### Dataset rows:
:::::

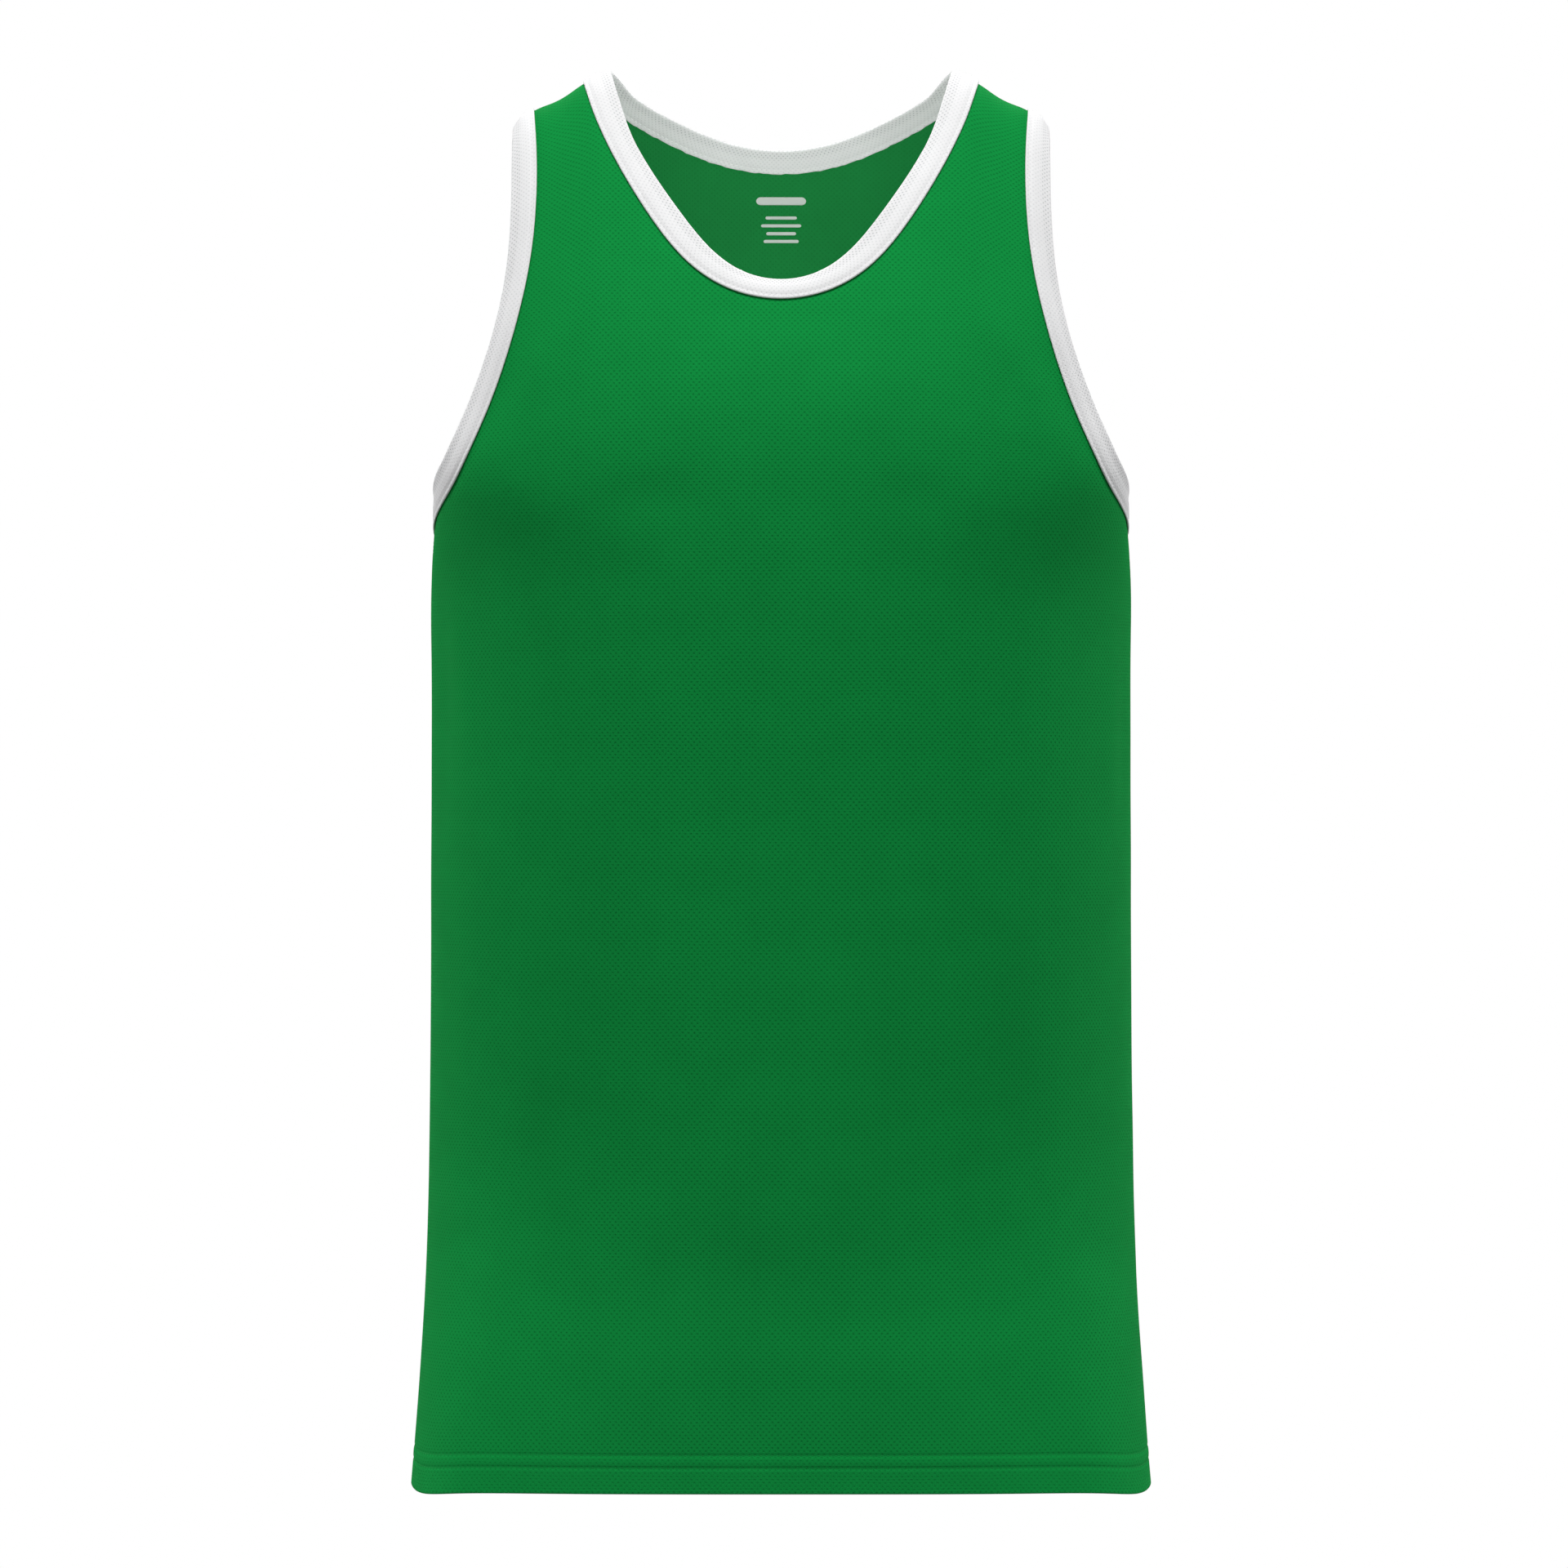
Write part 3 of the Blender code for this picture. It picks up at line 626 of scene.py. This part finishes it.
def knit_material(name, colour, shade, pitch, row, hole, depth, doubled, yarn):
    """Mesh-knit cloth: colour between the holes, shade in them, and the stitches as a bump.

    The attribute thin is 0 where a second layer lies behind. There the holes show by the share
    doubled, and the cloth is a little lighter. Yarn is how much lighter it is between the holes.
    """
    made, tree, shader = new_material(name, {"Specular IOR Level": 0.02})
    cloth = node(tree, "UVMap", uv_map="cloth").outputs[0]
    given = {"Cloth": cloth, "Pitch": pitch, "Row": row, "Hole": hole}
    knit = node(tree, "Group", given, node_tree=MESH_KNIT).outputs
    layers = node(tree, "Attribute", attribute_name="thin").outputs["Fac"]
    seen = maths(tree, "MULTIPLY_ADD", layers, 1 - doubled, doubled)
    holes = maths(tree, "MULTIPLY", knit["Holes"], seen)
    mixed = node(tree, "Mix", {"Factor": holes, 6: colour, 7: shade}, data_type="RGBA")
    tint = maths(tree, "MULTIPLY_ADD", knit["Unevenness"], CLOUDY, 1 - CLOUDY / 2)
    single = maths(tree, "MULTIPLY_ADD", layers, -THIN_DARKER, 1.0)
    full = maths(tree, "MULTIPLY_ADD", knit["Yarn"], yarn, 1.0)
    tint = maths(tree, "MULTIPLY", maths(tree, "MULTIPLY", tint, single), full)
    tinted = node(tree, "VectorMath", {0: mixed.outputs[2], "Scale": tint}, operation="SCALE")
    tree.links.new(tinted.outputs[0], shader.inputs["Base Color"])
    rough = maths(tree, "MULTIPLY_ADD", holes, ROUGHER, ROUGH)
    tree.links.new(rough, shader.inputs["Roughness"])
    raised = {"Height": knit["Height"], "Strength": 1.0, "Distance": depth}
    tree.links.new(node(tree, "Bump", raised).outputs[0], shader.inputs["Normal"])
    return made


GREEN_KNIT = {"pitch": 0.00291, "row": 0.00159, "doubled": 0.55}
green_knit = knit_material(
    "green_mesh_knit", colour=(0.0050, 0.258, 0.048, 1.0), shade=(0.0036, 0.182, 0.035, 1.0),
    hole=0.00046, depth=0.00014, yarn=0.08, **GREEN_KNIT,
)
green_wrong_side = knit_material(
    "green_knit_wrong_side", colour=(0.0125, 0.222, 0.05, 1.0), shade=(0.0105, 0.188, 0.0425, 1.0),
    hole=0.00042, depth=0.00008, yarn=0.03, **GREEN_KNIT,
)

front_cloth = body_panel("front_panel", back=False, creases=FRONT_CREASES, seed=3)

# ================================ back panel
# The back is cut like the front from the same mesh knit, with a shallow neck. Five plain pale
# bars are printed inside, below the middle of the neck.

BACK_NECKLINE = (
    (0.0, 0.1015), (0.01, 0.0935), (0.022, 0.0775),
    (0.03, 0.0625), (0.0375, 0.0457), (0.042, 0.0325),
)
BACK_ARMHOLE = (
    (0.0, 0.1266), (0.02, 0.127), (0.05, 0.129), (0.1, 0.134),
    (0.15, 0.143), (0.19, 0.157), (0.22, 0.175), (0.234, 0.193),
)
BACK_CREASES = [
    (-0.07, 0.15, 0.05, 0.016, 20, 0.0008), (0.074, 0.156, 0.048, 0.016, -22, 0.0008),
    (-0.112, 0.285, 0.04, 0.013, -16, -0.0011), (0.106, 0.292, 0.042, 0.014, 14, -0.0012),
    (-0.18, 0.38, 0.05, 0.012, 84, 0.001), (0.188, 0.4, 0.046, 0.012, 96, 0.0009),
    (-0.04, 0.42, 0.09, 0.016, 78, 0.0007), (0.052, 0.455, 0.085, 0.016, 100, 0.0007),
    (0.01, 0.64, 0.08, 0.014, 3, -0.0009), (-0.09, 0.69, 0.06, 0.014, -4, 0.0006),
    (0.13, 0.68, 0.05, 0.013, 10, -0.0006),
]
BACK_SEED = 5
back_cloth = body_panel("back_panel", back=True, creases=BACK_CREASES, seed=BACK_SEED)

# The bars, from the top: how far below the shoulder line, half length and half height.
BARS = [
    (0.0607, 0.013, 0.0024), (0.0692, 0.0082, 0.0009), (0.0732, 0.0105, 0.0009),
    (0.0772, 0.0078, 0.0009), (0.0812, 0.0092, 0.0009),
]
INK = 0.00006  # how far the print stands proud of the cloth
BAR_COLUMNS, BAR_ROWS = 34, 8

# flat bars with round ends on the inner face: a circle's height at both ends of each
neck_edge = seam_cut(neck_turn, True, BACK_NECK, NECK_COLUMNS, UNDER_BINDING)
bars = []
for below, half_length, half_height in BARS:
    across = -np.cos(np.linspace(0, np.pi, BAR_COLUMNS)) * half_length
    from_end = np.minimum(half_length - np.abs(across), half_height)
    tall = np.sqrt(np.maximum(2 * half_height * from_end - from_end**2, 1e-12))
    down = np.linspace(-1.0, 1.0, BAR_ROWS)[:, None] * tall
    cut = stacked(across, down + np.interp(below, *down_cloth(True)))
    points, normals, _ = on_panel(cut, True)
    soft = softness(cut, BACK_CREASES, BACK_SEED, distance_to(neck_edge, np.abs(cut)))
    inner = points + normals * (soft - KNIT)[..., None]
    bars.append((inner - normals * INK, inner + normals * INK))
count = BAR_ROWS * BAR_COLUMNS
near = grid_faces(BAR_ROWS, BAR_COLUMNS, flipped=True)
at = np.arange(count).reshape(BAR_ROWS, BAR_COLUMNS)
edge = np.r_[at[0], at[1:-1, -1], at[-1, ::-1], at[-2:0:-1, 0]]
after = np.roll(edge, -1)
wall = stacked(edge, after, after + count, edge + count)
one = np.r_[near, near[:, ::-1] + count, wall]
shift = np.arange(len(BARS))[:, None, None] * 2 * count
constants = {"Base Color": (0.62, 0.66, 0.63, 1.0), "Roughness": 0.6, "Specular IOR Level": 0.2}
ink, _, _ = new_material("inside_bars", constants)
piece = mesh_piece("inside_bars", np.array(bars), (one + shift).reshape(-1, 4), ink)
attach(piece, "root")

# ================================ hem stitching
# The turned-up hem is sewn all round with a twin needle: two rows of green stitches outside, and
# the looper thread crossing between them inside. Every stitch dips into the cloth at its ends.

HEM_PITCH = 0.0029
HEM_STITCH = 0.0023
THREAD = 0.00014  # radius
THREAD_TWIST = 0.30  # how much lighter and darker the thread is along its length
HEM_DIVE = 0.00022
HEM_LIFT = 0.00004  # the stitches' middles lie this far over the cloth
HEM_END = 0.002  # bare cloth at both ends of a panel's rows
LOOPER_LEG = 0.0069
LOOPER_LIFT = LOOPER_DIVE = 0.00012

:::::

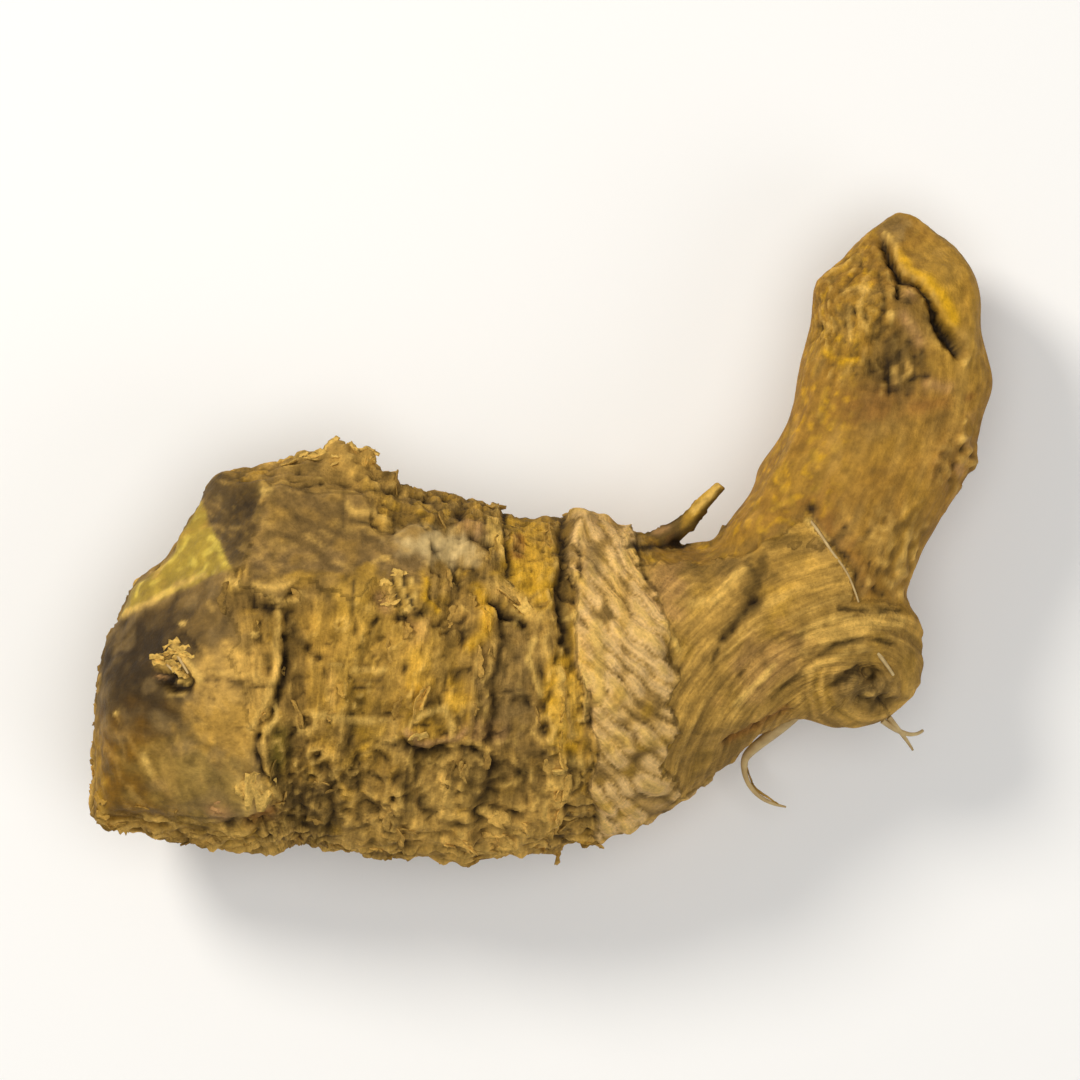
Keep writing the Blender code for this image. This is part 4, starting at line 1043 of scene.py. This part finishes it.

:::::

### Problem details:
Repeat exactly the lines running from the one with "Write part 3" through the one with "stitches as a bump.", both included.

### Output of the task:
Write part 3 of the Blender code for this picture. It picks up at line 626 of scene.py. This part finishes it.
def knit_material(name, colour, shade, pitch, row, hole, depth, doubled, yarn):
    """Mesh-knit cloth: colour between the holes, shade in them, and the stitches as a bump.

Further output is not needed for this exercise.